Staff research projects in the department include the preparation and support of medical teachers involved in inter-professional education; complexity theory in medical education, leadership and management; experience of non-graduates studying Masters courses; and the development of clinical reasoning in medical undergraduates.

==Sports==
===Rugby===
BSMS Men's Rugby has been in place since the University was opened in 2003. The team won the NAMS (National Association for Medical Schools) Plate competition in 2017. Professional rugby player Matt_Worley once visited the team.

===Hockey===
The Sussex Healthcare Hockey Club was founded by BSMS students in 2016.

===Football===
The BSMS Men's Football Team won the first intramural league, based at the University of Brighton, and finished sixth at the National Association of Medics' Sports tournament in Dublin.

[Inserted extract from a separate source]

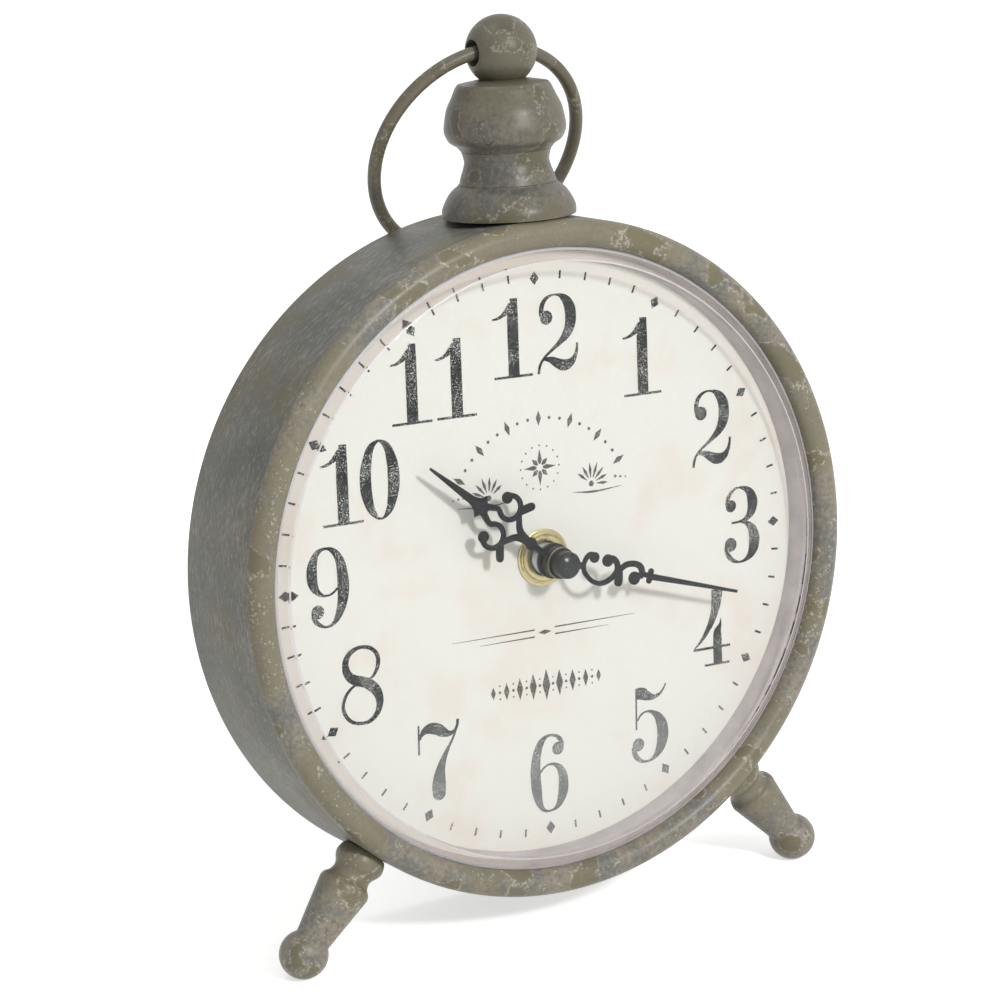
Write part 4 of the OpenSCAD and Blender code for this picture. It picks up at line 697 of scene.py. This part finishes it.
# The two feet are turned from steel in one piece, with a bead, a swollen shank and a ball end. A
# threaded stud goes through the drum's wall, to a nut inside, and they wear the drum's lacquer.
shank_r, foot_len, foot_ball, stud_r, foot_y, splay = 6.75, 29.4, 6.17, 2, 7.2015, 39.7
foot_start, stud_start = case_r + seat_gap, 81.44
foot_line = [(shank_r * r, foot_start + foot_len * h) for r, h in
             ((0.81, 0), (0.9, 0.035), (0.955, 0.095), (0.89, 0.145), (0.78, 0.185),
              (0.74, 0.225), (0.8, 0.272), (0.94, 0.31), (1, 0.35))]
foot_tip = (0, case_r + foot_len)
taper = math.degrees(math.acos(0.67 * shank_r / foot_ball))
for name, side in (("left", -1), ("right", 1)):
    foot = turned([(0, stud_start), (stud_r, stud_start), (stud_r, foot_start)]
                  + flowing(foot_line, 6) + arc(foot_tip, foot_ball, -taper, 90, 20), 96, 0.1)
    place = (case_axes @ Matrix.Translation((0, foot_y, 0))
             @ Matrix.Rotation(math.radians(180 - side * splay), 4, "Y"))
    settle(foot, name + "_turned_foot", place, lacquer, "case", "turned_steel", name + "_foot")

# The back: a pressed steel cover on three brackets, its screws, and the folding strut on its riveted
# bracket. Cover, bracket and strut are painted dark grey with a fine grain, the rest is zinc-plated.
back_paint, spot = new_finish("dark_grey_back_paint")
cloud = add(back_paint, "TexNoise", {"Vector": spot, "Scale": 0.06, "Detail": 5, "Roughness": 0.6})
grit = add(back_paint, "TexNoise", {"Vector": spot, "Scale": 1.6, "Detail": 3})
wear = add(back_paint, "MapRange", {"Value": grit, "From Min": 0.7, "From Max": 0.76})
tone = add(back_paint, "Mix", {"Factor": cloud, "A": "#55544e", "B": "#73716a"}, data_type="RGBA")
add(back_paint, "OutputMaterial", {"Surface": add(back_paint, "BsdfPrincipled", {
    "Base Color": add(back_paint, "Mix", {"Factor": wear, "A": tone, "B": "#a09c92"}, data_type="RGBA"),
    "Metallic": 0.2,
    "Roughness": add(back_paint, "MapRange", {
        "Value": cloud, "From Min": 0.3, "From Max": 0.7, "To Min": 0.42, "To Max": 0.6}),
    "Normal": add(back_paint, "Bump", {"Height": grit, "Strength": 0.25, "Distance": 0.00006})})})
for node, finish, body, slot, edge in (
        ("back_cover", back_paint, "case", "cover_steel", 0.15),
        ("cover_brackets", zinc, "case", "bright_steel", 0.12),
        ("strut_bracket", back_paint, "case", "strut_steel", 0.15),
        ("strut", back_paint, "rear_strut", "strut_steel", 0.2),
        ("strut_pin", zinc, "case", "bright_steel", 0.12),
        ("strut_rivets", zinc, "case", "bright_steel", 0.12),
        ("cover_screws", zinc, "case", "bright_steel", 0.3)):
    settle(eased_copy(node, edge), node + "_finished", as_packed, finish, body, slot, node,
           crease=20)

# The movement's housing is moulded from black ABS in two halves that snap together. The tool was
# spark-eroded, which leaves a fine matt texture.
abs_black, spot = new_finish("moulded_black_abs")
spark = add(abs_black, "TexNoise", {"Vector": spot, "Scale": 2.2, "Detail": 3})
cloud = add(abs_black, "TexNoise", {"Vector": spot, "Scale": 0.08, "Detail": 3})
add(abs_black, "OutputMaterial", {"Surface": add(abs_black, "BsdfPrincipled", {
    "Base Color": add(abs_black, "Mix", {"Factor": cloud, "A": "#202022", "B": "#2e2e30"},
                      data_type="RGBA"),
    "Roughness": 0.48,
    "Normal": add(abs_black, "Bump", {"Height": spark, "Strength": 0.4, "Distance": 0.00006})})})
for node in ("movement_front", "movement_back"):
    settle(eased_copy(node, 0.2), node + "_moulded", as_packed, abs_black, "case",
           "housing_black", node, crease=20)

# The gears and the setting knob are moulded from white acetal, slightly translucent and waxy. The
# knob sits on the end of its shaft, in the opening of the cover.
acetal, spot = new_finish("moulded_acetal")
cloud = add(acetal, "TexNoise", {"Vector": spot, "Scale": 0.3, "Detail": 3})
add(acetal, "OutputMaterial", {"Surface": add(acetal, "BsdfPrincipled", {
    "Base Color": add(acetal, "Mix", {"Factor": cloud, "A": "#dcd8cc", "B": "#ebe8df"}, data_type="RGBA"),
    "Roughness": 0.38, "Subsurface Weight": 0.15, "Subsurface Scale": 0.001})})
settle(eased_copy("setting_knob", 0.1), "setting_knob_moulded", as_packed, acetal,
       "setting_shaft", "knob_plastic", "setting_knob")

# The gasket is punched from black rubber sheet and pressed between plate and movement. It is matt,
# with talc in its pores.
rubber, spot = new_finish("black_gasket_rubber")
talc = add(rubber, "TexNoise", {"Vector": spot, "Scale": 1.5, "Detail": 4})
add(rubber, "OutputMaterial", {"Surface": add(rubber, "BsdfPrincipled", {
    "Base Color": add(rubber, "Mix", {"Factor": talc, "A": "#1a1a1a", "B": "#2f2e2c"}, data_type="RGBA"),
    "Roughness": 0.85})})

# The circuit board is glass cloth in epoxy under a green solder mask, with the weave just showing.
# It lies over the coil, inside the housing.
mask_green, spot = new_finish("green_solder_mask")
weave = add(mask_green, "TexWave", {"Vector": spot, "Scale": 0.8, "Distortion": 1.0})
add(mask_green, "OutputMaterial", {"Surface": add(mask_green, "BsdfPrincipled", {
    "Base Color": add(mask_green, "Mix", {"Factor": weave, "A": "#24503a", "B": "#316349"},
                      data_type="RGBA"),
    "Roughness": 0.3})})

# The coil is wound from enamelled copper wire in even turns, which give it fine bright lines. They
# are drawn 0.4 mm apart, coarser than the real 0.05 mm.
copper, spot = new_finish("enamelled_copper_wire")
turns = add(copper, "TexWave", {"Vector": spot, "Scale": 0.8, "Distortion": 0.1})
add(copper, "OutputMaterial", {"Surface": add(copper, "BsdfPrincipled", {
    "Base Color": add(copper, "Mix", {"Factor": turns, "A": "#7c4420", "B": "#c07a44"}, data_type="RGBA"),
    "Metallic": 0.8, "Roughness": 0.3,
    "Normal": add(copper, "Bump", {"Height": turns, "Strength": 0.5, "Distance": 0.0002})})})

# The rotor's magnet is sintered ferrite, pressed on a small pinion. It is dark, matt and slightly
# grainy.
ferrite, spot = new_finish("sintered_ferrite")
grain = add(ferrite, "TexNoise", {"Vector": spot, "Scale": 3.0, "Detail": 3})
add(ferrite, "OutputMaterial", {"Surface": add(ferrite, "BsdfPrincipled", {
    "Base Color": add(ferrite, "Mix", {"Factor": grain, "A": "#37383c", "B": "#56585e"}, data_type="RGBA"),
    "Metallic": 0.4, "Roughness": 0.55})})

# The AA cell lies in its bay behind the cover's opening. Its sleeve is plain film, blue-grey with a
# copper-coloured end, shrunk tight, with soft wrinkles.
sleeve, spot = new_finish("shrunk_cell_sleeve")
wrinkle = add(sleeve, "TexNoise", {"Vector": spot, "Scale": 0.25, "Detail": 3})
end_of_cell = add(sleeve, "SeparateXYZ", {"Vector": spot}).outputs["X"]
band = add(sleeve, "MapRange", {"Value": end_of_cell, "From Min": 13.9, "From Max": 14.1})
add(sleeve, "OutputMaterial", {"Surface": add(sleeve, "BsdfPrincipled", {
    "Base Color": add(sleeve, "Mix", {"Factor": band, "A": "#39424a", "B": "#b08a4c"}, data_type="RGBA"),
    "Roughness": 0.25,
    "Normal": add(sleeve, "Bump", {"Height": wrinkle, "Strength": 0.2, "Distance": 0.0002})})})
settle(eased_copy("battery", 0.5), "sleeved_battery", as_packed, sleeve, "battery_cell",
       "battery_sleeve", "battery")

# The pieces inside keep their CAD shape, and each gets the finish of what it is made of: zinc plate
# on steel, brass, acetal, or a finish that was made above for it alone.
inside_finish = {
    "dial_plate": zinc, "dial_screws": zinc, "gasket": rubber, "finial_rod": zinc,
    "finial_washer": zinc, "finial_nut": zinc, "foot_nuts": zinc, "train_plate": brass,
    "circuit_board": mask_green, "coil": copper, "stator": zinc, "rotor": ferrite,
    "intermediate_wheel": acetal, "seconds_wheel": acetal, "third_wheel": acetal,
    "centre_wheel": acetal, "cannon_pinion": zinc, "minute_wheel": acetal, "hour_wheel": acetal,
    "positive_contact": zinc, "negative_contact": zinc}
for node, finish in inside_finish.items():
    frame["nodes"][node].data.materials.clear()
    frame["nodes"][node].data.materials.append(finish)

# The floor is pale and plain. To the camera, and in gloss and glass, it shows nearly white, and it
# keeps the clock's shadow.
floor_glow, floor_half = 0.6, 6.0
floor_finish, spot = new_finish("pale_floor")


def seen_straight(finish):
    """One where the camera looks straight, by gloss or through glass, and nought past a matt bounce."""
    rays = add(finish, "LightPath", {}).outputs
    seen = add(finish, "Math", {0: rays["Is Camera Ray"], 1: rays["Is Glossy Ray"]},
               operation="MAXIMUM")
    seen = add(finish, "Math", {0: seen, 1: rays["Is Transmission Ray"]}, operation="MAXIMUM")
    return add(finish, "Math", {0: seen, 1: rays["Diffuse Depth"]}, operation="SUBTRACT",
               use_clamp=True)


grain = add(floor_finish, "TexNoise", {"Vector": spot, "Scale": 0.02, "Detail": 2})
matt = add(floor_finish, "BsdfDiffuse", {"Color": add(floor_finish, "Mix", {
    "Factor": grain, "A": "#eeeeec", "B": "#f2f2f0"}, data_type="RGBA")})
glow = add(floor_finish, "Emission", {
    "Color": "#ffffff",
    "Strength": add(floor_finish, "Math", {0: seen_straight(floor_finish), 1: floor_glow},
                    operation="MULTIPLY")})
add(floor_finish, "OutputMaterial", {
    "Surface": add(floor_finish, "AddShader", {0: matt, 1: glow})})
work = bmesh.new()
bmesh.ops.create_grid(work, x_segments=1, y_segments=1, size=floor_half)
floor_mesh = bpy.data.meshes.new("floor")
work.to_mesh(floor_mesh)
work.free()
floor_mesh.materials.append(floor_finish)
floor = bpy.data.objects.new("floor", floor_mesh)
bpy.context.scene.collection.objects.link(floor)

# Light: a pale room, brighter to the right and above, a soft lamp in front, above and a little to
# the right, and a weak one overhead. To the camera, in gloss and in glass, the room is plain white.
world = bpy.data.worlds.new("pale_room")
bpy.context.scene.world = world
world.use_nodes = True
world.node_tree.nodes.clear()
bright_side = Vector((0.55, -0.5, 0.75)).normalized()
room = add(world, "VectorMath", {
    0: add(world, "TexCoord", {}).outputs["Generated"], 1: tuple(bright_side)},
    operation="DOT_PRODUCT")
room = add(world, "MapRange", {
    "Value": room, "From Min": -1.0, "From Max": 1.0, "To Min": 0.0, "To Max": 0.74})
add(world, "OutputWorld", {"Surface": add(world, "Background", {
    "Color": "#ffffff",
    "Strength": add(world, "Math", {0: room, 1: seen_straight(world)}, operation="MAXIMUM")})})
middle = Vector((0, 0, 0.11))


def lamp(name, toward, distance, size, power):
    """A round soft lamp that shines on the clock from this direction, in metres and watts."""
    light = bpy.data.lights.new(name, "AREA")
    light.shape = "DISK"
    light.size = size
    light.energy = power
    stand = bpy.data.objects.new(name, light)
    bpy.context.scene.collection.objects.link(stand)
    stand.location = middle + Vector(toward).normalized() * distance
    stand.rotation_mode = "QUATERNION"
    stand.rotation_quaternion = (middle - stand.location).to_track_quat("-Z", "Y")


lamp("front_lamp", (0.1, -0.845, 0.53), 1.3, 0.17, 9.6)
lamp("top_lamp", (-0.25, 0.2, 1.0), 1.5, 0.5, 3.0)

# The camera stands 0.85 m from the clock, to its left and above it, where the photograph was taken.
# The view transform is plain, so that a colour comes out as it is written.
lens = bpy.data.cameras.new("camera")
lens.lens = 119.25
lens.sensor_width = 36.0
camera = bpy.data.objects.new("camera", lens)
bpy.context.scene.collection.objects.link(camera)
camera.location = (-0.41501, -0.69052, 0.35071)
looks_along = Vector((0.48905, 0.82244, -0.29055))
camera.rotation_mode = "QUATERNION"
camera.rotation_quaternion = looks_along.to_track_quat("-Z", "Y")
bpy.context.scene.camera = camera
bpy.context.scene.view_settings.view_transform = "Standard"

On Wednesday, 22 March 2012 BSMS Men's Football secured the league title with a 7–1 victory over CSL. The win also meant the team had achieved a maximum 10 wins from 10 in the competition. The following weekend the team reached the semi-finals of the National Association of Medics' Sports 2012 tournament in Dundee, Scotland. They were beaten on penalties by eventual winners Newcastle.

The team currently sit in Division 1 of the Mid-Sussex football league.